私はテス・ハーディング。朝のモーニングショーでキャスターを務めるジャーナリストだ。キャスターとしても、ジャーナリストとしても、そのキャリアは華々しく、誰に対しても誇らしげに振舞って申し分のないものだ。でも、その振る舞いが、幾分か尊大に見えたのかも知れない。いつも気を付けていたつもりだったけれど、私の尊大さが、彼にも伝わっていたのだろうか。
子供の頃から、大人に囲まれて育った。父は外交官だったので、東ヨーロッパを移住しながら過ごした子供時代だった。大人に紛れていれば英語で話しかけて貰えたから、今にして思えば、無意識のうちに大人の集まる場所へ行きがちだったのかも知れない。そのせいか、あまり物怖じせず発言出来るようになった。そもそも、漫画家である彼と出会うきっかけとなった、私の「漫画なんて低俗」発言も、この性格のせいだ。
好奇心を隠さずに、比較的大胆に行動することが出来る。それは誰しもが持つ性質ではなく、特別なものなのだと知るようになった。そうして私は、ジャーナリストを志し、ニューヨークでキャスターをつとめるに至った。でも、そんな大胆さすらも、彼にとっては、図々しいばかりだったのかも知れない。
私が成功したことは、幸運以外の何物でもなかっただろう。ただ、自分が何の努力もせず今の地位を手に入れたとは思われたくはない。そんな努力すらもハナにつくと言うのなら仕方がない。それでも、持ち得る才能を十分に発揮できるよう努力し、生き抜いてきたと、胸を張って言える。
私のしてきた努力。でも、その正体はいったい何だったのだろう。こうして、愛すべき人と言い争いをし、一人残された自分を振り返ると、それらの努力は虚しく、何の意味もなかったような気さえする。しかし、無駄な努力を積み重ねたのだとすれば、こうしてウーマンオブザイヤーを受賞することもなかっただろうし、実際には何らかの意味があったはずなのだ。
サムを最も苛立たせたのは、私のどんな言葉、どんな振る舞いだったのだろう。
ずっと考えているけれど、どうしても分からない。どれもこれも、彼の気に障ったように思えて、原因を特定するのは難しかった。やはり私の尊大な態度が、彼の気に障ったのだろうか。でも、この人物こそと思う相手には、いつも慎重に振舞ってきた。自分の夫ともなれば、最重要として考えてきたはずなのだ。

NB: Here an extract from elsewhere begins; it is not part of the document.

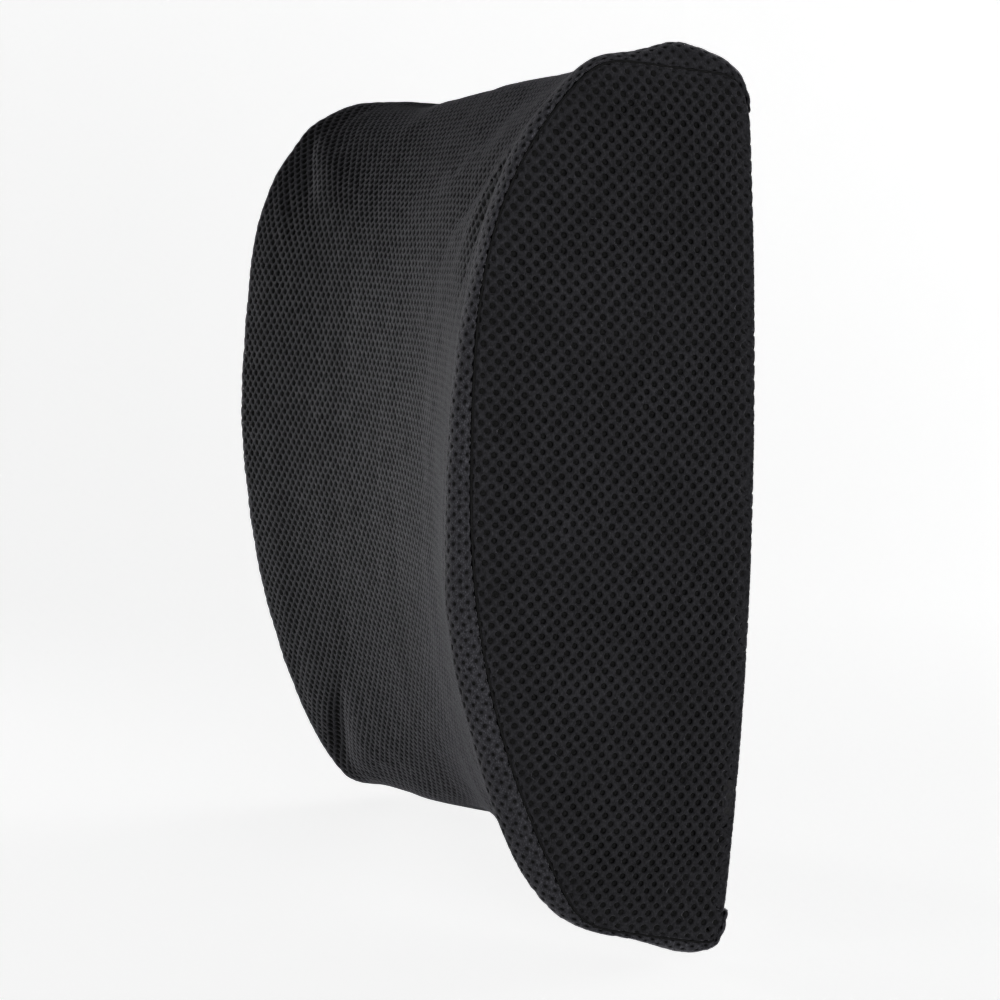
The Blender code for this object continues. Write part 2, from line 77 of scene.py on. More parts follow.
# ---- sizes shared with the CAD ---------------------------------------------------------------
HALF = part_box("side_panel_right")[1].x  # half the cushion's length
SEAM_HEIGHT, SEAM_DEPTH = 0.320, 0.1002
APEX_Z = 0.0182  # height of the front's deepest point
TOP_DEPTH, BOTTOM_DEPTH = 0.0547, 0.0542  # depths of the top and bottom faces
TOP_SLOPE, BOTTOM_SLOPE = 0.0844, 0.1836
UPPER_POWER, LOWER_POWER = 3.434, 2.179  # fullness of the front's two curves
CORNER = 0.0147
BACK_Y = 0.0045
BACK_EDGE_Z = 0.1470  # the back panels reach this far up and down
MIDDLE_RISE, MIDDLE_DEPTH, RECESS_POWER = -0.0025, 0.0829, 2.05  # the hollow between the ends
MIDDLE_SCALE = (MIDDLE_DEPTH - MIDDLE_RISE) / SEAM_DEPTH
ZIP_Z, ZIP_SLOT, ZIP_HALF = -0.105, 0.0075, 0.1445
STRAP_HALF = 0.0125

slider_low, slider_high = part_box("zip_slider")
SHIFT_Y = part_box("side_panel_right")[1].y - BACK_Y
SHIFT_Z = (slider_low.z + slider_high.z) / 2 - ZIP_Z
SHIFT = np.array([0.0, SHIFT_Y, SHIFT_Z])

ROLL = 0.0011  # radius where a panel turns in at a seam
SEAM_GAP = 0.0002
ALLOWANCE = 0.0042  # how far a panel runs on inside the seam
HEM_ALLOWANCE = 0.0046  # and inside its hem at the zip
DIP_X, DIP_WIDTH = 0.014, 0.052  # the dip in the lower back edge


# ---- arithmetic ------------------------------------------------------------------------------
def smoothstep(x, low, high):
    share = np.clip((x - low) / (high - low), 0, 1)
    return share * share * (3 - 2 * share)


def bell(x, centre, width):
    return np.exp(-(((x - centre) / width) ** 2))


def unit(vectors):
    return vectors / np.maximum(np.linalg.norm(vectors, axis=-1, keepdims=True), 1e-12)


def lengths(points):
    """Length along a line up to each of its points."""
    steps = np.linalg.norm(np.diff(points, axis=0), axis=1)
    return np.concatenate([[0], np.cumsum(steps)])


def interp_columns(x, known_x, values):
    return np.stack([np.interp(x, known_x, column) for column in values.T], -1)


def blurred(values, sigma, reach, mode, **padding):
    """A row of values under a Gaussian, padded at its ends in one of numpy's modes."""
    offset = np.arange(-reach, reach + 1)
    weight = np.exp(-(offset**2) / (2 * sigma**2))
    return np.convolve(np.pad(values, reach, mode=mode, **padding), weight / weight.sum(), "valid")


def bilinear(grid, row, column):
    """grid at fractional rows and columns."""
    row = np.clip(row, 0, grid.shape[0] - 1.001)
    column = np.clip(column, 0, grid.shape[1] - 1.001)
    row0, column0 = row.astype(int), column.astype(int)
    down, over = row - row0, column - column0
    if grid.ndim == 3:
        down, over = down[..., None], over[..., None]
    return (
        grid[row0, column0] * (1 - down) * (1 - over)
        + grid[row0 + 1, column0] * down * (1 - over)
        + grid[row0, column0 + 1] * (1 - down) * over
        + grid[row0 + 1, column0 + 1] * down * over
    )


def waves(across, along, seed, longest, count=5):
    """Slow smooth unevenness, about -1 to 1."""
    random = np.random.default_rng(seed)
    total = 0
    for k in range(count):
        length = longest / (1 + k * 0.6)
        angle, phase = random.uniform(0, math.pi), random.uniform(0, 2 * math.pi)
        way = across * math.cos(angle) + along * math.sin(angle)
        total = total + np.sin(2 * math.pi * way / length + phase) / (1 + 0.5 * k)
    return total / 2.2


def place(points):
    """From the cushion's own frame to the object's; the cover's upper left corner droops a little."""
    points = np.array(points, float)
    left, top = smoothstep(-points[..., 0], 0.04, 0.15), smoothstep(points[..., 2], 0.120, 0.165)
    points[..., 2] -= 0.0024 * left * top
    return points + SHIFT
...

一体私は、何に失敗したと言うのだろうか。

もしかするとこれは、今の私には分からない問題なのかも知れない。私だって、サムを完璧な夫と見なしている訳じゃない。だから、私が完璧な妻でなくても許されるだろう。それにも関わらず、私はいつも自分は完璧だと思ってしまっている。これでは、答えが出る筈もない。
これから私は、彼に会いに行く。
私は彼に、何と言うつもりなのだろう。
私は彼に、何を望んでいたのだろう。
彼は私に、どうして欲しかったのだろう。

彼がキャリアを捨てて自分のそばにいて欲しいと言ってきたらどうする?そんなの考えるまでもない。答えは「ノー」
キャリアを捨ててしまえば、私は私でなくなってしまう。そんなのは、論外だ。
だからもし彼が、私に変わって欲しいと望むなら、彼のことは諦めなければならない、でも・・・。
このドアを開ければ、その向こうに彼がいる。最低限のセリフは用意してある。だけど、結論までは用意できていない。

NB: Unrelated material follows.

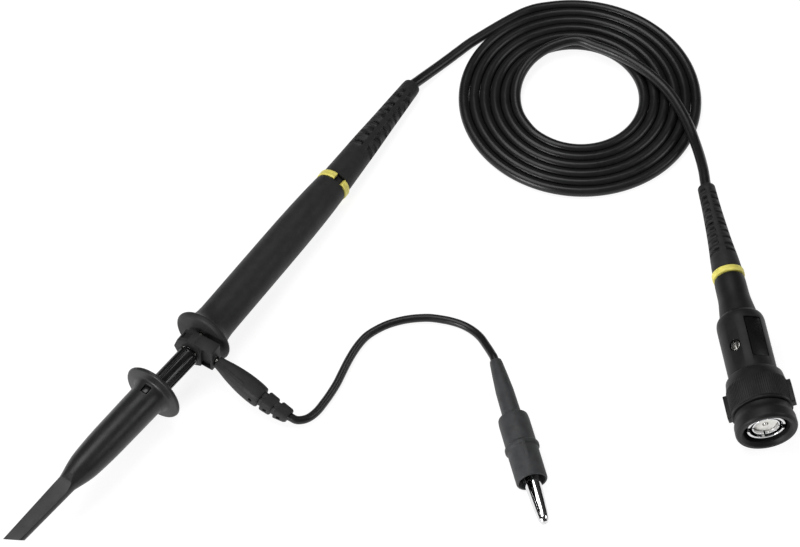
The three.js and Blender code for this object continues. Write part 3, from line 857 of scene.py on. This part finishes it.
def make_clip_jaw(name, node, middle, rear):
    outline = [(rear, 2), (rear, 2.5, 0.12), (42.7, 2.5), (50, 2.1), (54, 1.78), (55.6, 1.55, 0.4),
               (56.8, 0.9, 0.3), (56.8, 0.2), (55.2, 0.2), (54.6, 1.15), (50, 1.6), (42.7, 2), (rear, 2)]
    half = math.radians(87)
    jaw = open_ring(name, soft(outline, 0), middle - half, middle + half, 48)
    bow = prism([(rear - 1, 1.1), (44, 0.9), (50.5, 0.12), (50.5, -0.12), (44, -0.9), (rear - 1, -1.1)], -4, 4)
    turn = Matrix.Rotation(math.radians(45), 4, "Y")
    teeth = [moved(box(-0.3, 0.3, -4, 4, -0.3, 0.3), Matrix.Translation((48.6 + 1.1 * k, 0, 0)) @ turn)
             for k in range(5)]
    carve(jaw, bow, *teeth)
    put(ease_edges(jaw, 0.06, 2, 40), node, CLIP)


def make_clip():
    make_clip_boot()
    make_clip_jaw("fixed_jaw", "clip_fixed_jaw", 0, CLIP_PIVOT - 6)
    make_clip_jaw("moving_jaw", "clip_moving_jaw", math.pi, CLIP_PIVOT - 1.5)


make_collar()
make_lead_plug()
make_clip()


# ---- plug unit ----

PANEL_ANGLE = math.radians(20)
TRIMMER_ANGLE = math.radians(-38)
TRIMMER_X = 61.7


def radial(piece, angle):
    """Turns a piece drawn about X to stand out from the unit's axis at the angle, over the trimmer."""
    turn = Matrix.Rotation(-angle, 4, "X") @ Matrix.Rotation(-math.pi / 2, 4, "Y")
    return moved(piece, Matrix.Translation((TRIMMER_X, 0, 0)) @ turn)


def make_plug_boot():
    outer = [tuple(p) for p in smooth_line(
        [(0.5, 2.7), (3, 2.76), (8, 2.9), (11, 3.03), (15, 3.25), (18, 3.42), (20.5, 3.6), (23, 3.8), (25, 4.0),
         (27, 4.2), (31.8, 4.55)], 1.5)]
    outline = [(0, 1.9), (0, 2.45, 0.4), *outer, (32.2, 4.5, 0.1), (32.2, 3.3), (24, 3.3), (24, 1.9), (0, 1.9)]
    boot = slotted_boot("plug_strain_relief", soft(outline, 0), 3.2, 2.52, 10, 1.05, 0.6,
                        math.radians(-7.5), math.radians(11.25))
    put(boot, "boot_plug", PLUG)
    put(turned("plug_marker_ring", marker_section(32.5, 34.5, 4.95, 3.3), 96), "marker_ring_plug", PLUG)


def make_box():
    neck = [(24.5, 2.2), (24.5, 2.95), (34.8, 2.95), (34.8, 4.5, 0.3),
            *[tuple(p) for p in smooth_line([(35.6, 4.68), (37, 4.75), (42, 4.85), (45, 5.2), (49, 5.75)], 1)],
            (49, 2.2), (24.5, 2.2)]
    put(turned("neck", soft(neck, 0), 96), "flared_neck", PLUG)
    outline = [(49.3, 2.3), (49.3, 6.3, 0.4), (50.2, 7, 0.7), (51.6, 7.3, 0.7), (70.4, 7.3, 0.2), (70.4, 6.8), (68.6, 6.8), (68.6, 5.7),
               (50.6, 5.7), (50.6, 2.3), (49.3, 2.3)]
    shell = turned("box", soft(outline, 0, 6), 128)
    seat = ease_edges(box(53, 67, -2.8, 2.8, 6.2, 9), 0.5, 3)
    moved(seat, Matrix.Rotation(-PANEL_ANGLE, 4, "X"))
    hole = radial(turned("hole", [(4, 0), (4, 1.85), (9, 1.85), (9, 0)], 48), TRIMMER_ANGLE)
    carve(shell, seat, hole)
    put(ease_edges(shell, 0.12, 2, 40), "compensation_box", PLUG)
    panel = ease_edges(box(53.3, 66.7, -2.4, 2.4, 6.5, 6.8), 0.08, 2)
    panel.name = "panel"
    put(moved(panel, Matrix.Rotation(-PANEL_ANGLE, 4, "X")), "plain_panel", PLUG)
    screw = turned("screw", soft([(5.3, 0), (5.3, 1.5), (6.95, 1.5, 0.2), (6.95, 0)], 0), 48)
    carve(screw, box(6.3, 7.5, -0.25, 0.25, -2, 2))
    put(radial(ease_edges(screw, 0.05), TRIMMER_ANGLE), "trimmer_screw", PLUG)


def make_connector():
    body = [(68.9, 3.6), (68.9, 6.5), (70.4, 6.5), (70.4, 4.6), (79.5, 4.6), (79.5, 3.6), (68.9, 3.6)]
    put(turned("body", body, 64), "plug_body", PLUG)
    sleeve = turned("contact", tube_outline(79.8, 87.4, 4.15, 3.7, 0.2), 96)
    carve(sleeve, box(82, 90, -0.25, 0.25, -5, 5), box(82, 90, -5, 5, -0.25, 0.25))
    put(ease_edges(sleeve, 0.06, 2, 40), "contact_sleeve", PLUG)
    put(turned("insulator", tube_outline(72, 86.4, 3.5, 0.95, 0.2), 64), "plug_insulator", PLUG)
    pin = [(70, 0), (70, 0.65), (86.2, 0.65, 0.3), (86.8, 0.3, 0.2), (86.8, 0)]
    put(turned("pin", soft(pin, 0), 32), "centre_pin", PLUG)
    put(turned("gasket", tube_outline(80, 81, 4.75, 4.4, 0.1), 64), "plug_gasket", PLUG)
    nut_outline = [(71.7, 4.95), (71.7, 6.6, 0.2), (73.2, 6.6, 0.2), (73.2, 5.75), (87.8, 5.75, 0.15),
                   (87.8, 4.95, 0.2), (71.7, 4.95)]
    nut = turned("nut", soft(nut_outline, 0), 128)
    carve(nut, box(85.5, 89, -7, 7, -1.1, 1.1))
    put(ease_edges(nut, 0.08, 2, 40), "bayonet_nut", PLUG)


KNURLS = 92


def make_grip():
    def knurl(x, radius, angle):
        return 0.08 * math.cos(KNURLS * angle) if radius > 9.05 and 74.2 < x < 81.6 else 0

    outline = [(70.7, 6.9), (70.7, 8.0), (70.9, 8.3), (71.3, 8.6), (73.6, 8.95), (74, 9.02), (74.3, 9.1),
               (81.5, 9.1), (81.7, 9), (81.8, 8.9), (82, 9.15), (82.45, 9.15), (82.6, 9), (82.6, 6.9), (70.7, 6.9)]
    grip = turned("grip", outline, KNURLS * 6, knurl)
    for side in (1, -1):
        inner, outer = sorted((side * 8.2, side * 10.2))
        wing = ease_edges(box(74.5, 82.2, inner, outer, -1.5, 1.5), 0.25, 3)
        weld(grip, moved(wing, Matrix.Rotation(math.radians(16), 4, "X")))
    put(grip, "knurled_grip", PLUG)
    skirt = [(82.9, 6.1), (82.9, 8.5, 0.15), (84.2, 8.55, 0.6), (85.8, 9.2, 0.7), (88.6, 9.25, 0.5),
             (89.4, 8.75, 0.3), (89.4, 7.7, 0.15), (88.4, 6.85, 0.2), (84, 6.85), (84, 6.1), (82.9, 6.1)]
    put(turned("skirt", soft(skirt, 0, 6), 128), "front_skirt", PLUG)


make_plug_boot()
make_box()
make_connector()
make_grip()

こんなのは、ジャーナリストとしての振る舞いなら、ありえないことだ。
答えのないまま、ドアに手をかける。ドアを開けると、彼が視界に入ってくる。彼が私を見る。最初に会った時の気持ちが甦える。
私は思った。彼を失いたくはない。
今これからの話し合いがどうなるかなんて、全く分からない。
だけど私は決意した。彼を決して失いはしないと。